A Survey of Exploration Methods in Reinforcement Learning
Susan Amin, Maziar Gomrokchi, Harsh Satija, Herke van Hoof, Doina Precup
TL;DR
The paper surveys exploration methods for sequential decision making in reinforcement learning, organizing approaches into reward-free versus reward-based categories and further distinguishing memory-free from memory-based strategies. It covers early random and intrinsic-motivation techniques, randomized action selection (value-based and policy-search), optimism/bonus-based methods (tabular and function-approximation), prediction-error bonuses, and deliberate Bayesian/meta-learning frameworks, including PSRL and BAMCP. The work highlights theoretical guarantees (PAC, UCB, BAMDP), practical performance, and the challenges of evaluating exploration methods across diverse tasks and benchmarks.
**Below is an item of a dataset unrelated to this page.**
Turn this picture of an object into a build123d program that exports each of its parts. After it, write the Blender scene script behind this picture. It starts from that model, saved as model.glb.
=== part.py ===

By compiling a comprehensive taxonomy and representative methods, it provides practitioners with a structured entry point to select exploration strategies aligned with problem structure and computational resources.
Abstract
Exploration is an essential component of reinforcement learning algorithms, where agents need to learn how to predict and control unknown and often stochastic environments. Reinforcement learning agents depend crucially on exploration to obtain informative data for the learning process as the lack of enough information could hinder effective learning. In this article, we provide a survey of modern exploration methods in (Sequential) reinforcement learning, as well as a taxonomy of exploration methods.